The Russia-Ukraine conflict isn’t the only war Trump assured us he was going to end on day one. Violence in the Israel-Palestine conflict has only gotten worse and worse, and more and more abominable, with each passing week. On Sunday, Israel flattened a high-rise in Gaza City, along with a school and other targets, killing another 52 people. News broke over the weekend that Witkoff sent a new proposal to Hamas. We’ll see what happens. But even if there is a ceasefire, the next phase would apparently be Trump’s morally repulsive idea to turn Gaza into a new Monaco, with (undoubtedly) a Trump hotel and casino, having dispensed with the vast majority of Gazans first.
With Trump finding it impossible to play tough guy in Russia or the Middle East, he’s settled on a new target for his destructive desires: Americans, beginning with those in Chicago and other American cities. That “Chipocalypse Now” social media post on Saturday about how Chicago is about to find out why the Defense Department is now called the Department of WAR (all caps, naturally) was yet another new low. The poison that he and his people inject into the civic bloodstream on a daily basis is truly sick. He is a sick, sick man.

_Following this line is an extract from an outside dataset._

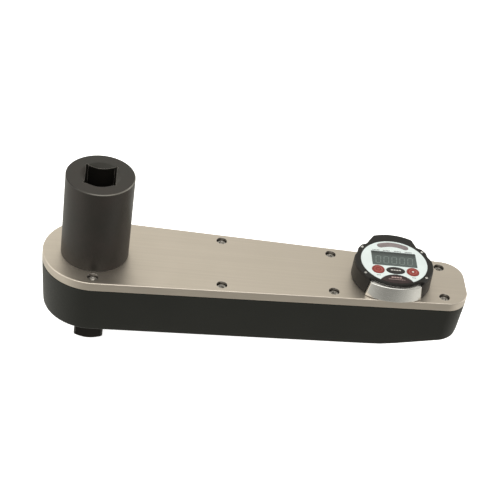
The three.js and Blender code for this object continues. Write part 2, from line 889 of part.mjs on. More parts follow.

He walked the post back a bit on Sunday (“we’re not going to war”). But that’s what he almost always does, after the real message has been sent. So, imagine being an immigrant in Chicago right now. Someone who crossed the border illegally perhaps, however many years ago, but has been here living a decent life and paying taxes and raising kids. Or maybe even being an immigrant who came here legally. Because they’ve been snared in this net, too. They must be terrified.
That’s what Trump wants. It’s what he needs—for someone to be terrified of him. It’s at the core of fascist belief: that others must live in fear of the leader and his movement. If Putin isn’t, if Benjamin Netanyahu isn’t, if Hamas isn’t, well, then, he’ll find someone who will be. That’s why it’s crucial for Illinois Governor J.B. Pritzker and Chicago Mayor Brandon Johnson to show zero fear. When Democrats stop showing fear, when they get right back in his face and mock him and fight back—that’s his Kryptonite. (That, and those Epstein files.) He’ll start melting down. In fact, he already has.